La objetividad es lo que lleva a Amando de Miguel a rechazar, como la inmensa mayoría, intentos de usar la Justicia para remover tumbas… Sin embargo, sí que reconoce que una vez le retiró el saludo a Carrillo cuando este le extendió la mano. El motivo tenía nombre y apellidos: Tomás Bragado Rubio (primo de Amando de Miguel), un adolescente que fue capturado en el colegio en el que penaba el veraneo por sus malas notas y que fue asesinado en Paracuellos junto a los sacerdotes del colegio. “Ha sido la única vez en mi vida que he sido descortés con alguien, pero es que me resultaba imposible darle la mano al responsable de la muerte de mi primo y de tantos miles de inocentes”.

“Soy de los que opinan que no hay que olvidar, pero sí dejar de remover el dolor. Perdonar y no olvidar. Por eso jamás he promovido juzgar a Carrillo, ahora no tendría sentido”, explica de Miguel.

Sus palabras se recrudecen al hablar de Garzón. “Es un hipócrita y un cínico. Le gusta llamar la atención. No hay nada de piedad en lo que está haciendo porque se está aprovechando del dolor de otros para lucirse. Es doblemente siniestro”.

“Llamar crímenes contra la humanidad -concluye Amando de Miguel- solo a los delitos cometidos por un bando es absurdo. Y tampoco entiendo que se juzgue si Garzón es competente o no. En realidad, no hay nadie competente para juzgar lo que ocurrió hace setenta y cinco años”.

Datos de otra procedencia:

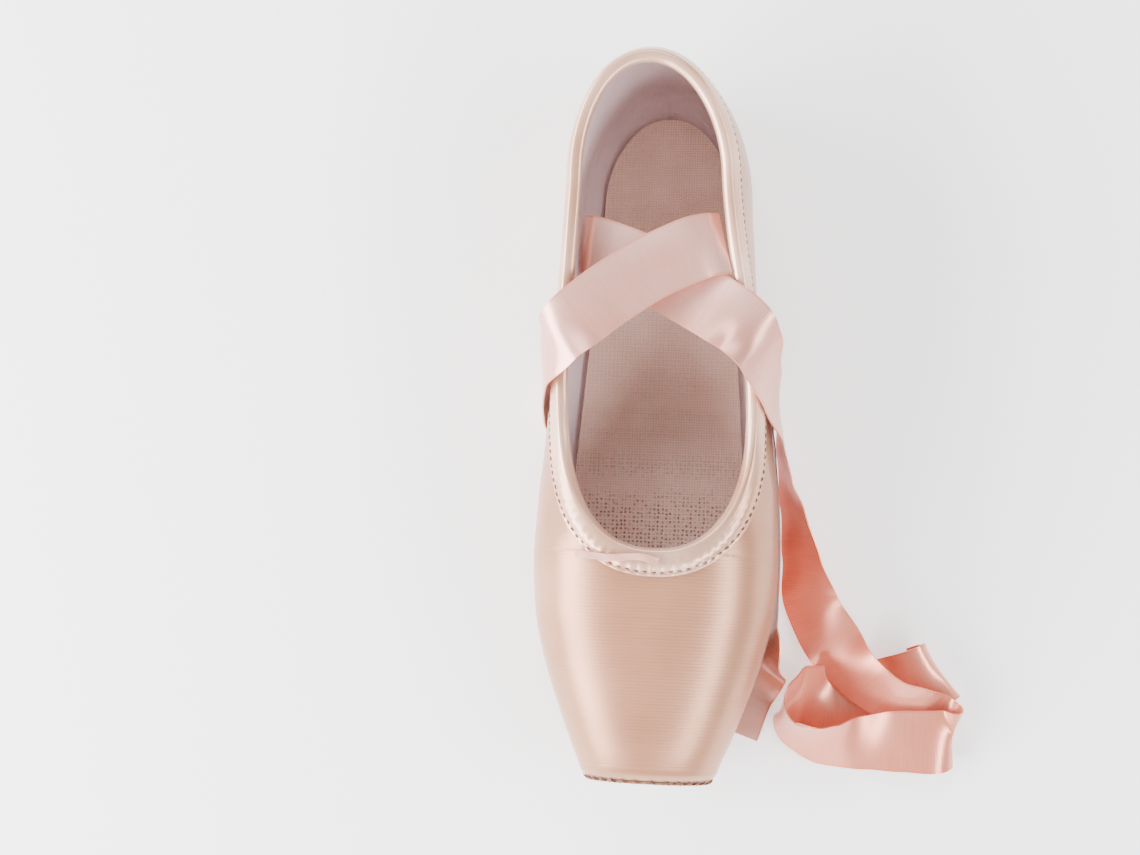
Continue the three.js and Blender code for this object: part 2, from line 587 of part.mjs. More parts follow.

Marcial Cuquerella finaliza: “Que ahora juzguen lo que pasó entonces es ridículo. Miramos todo esto con lástima y con ganas de decirles: ‘Oye, que nosotros ya hemos olvidado, olvidad vosotros también’. La ley de memoria histórica, comparada con el perdón cristiano, es diminuta. Es como comparar a un ratón con un gigante. Mi esperanza siempre ha estado en Dios y en el perdón, y no en la Justicia”.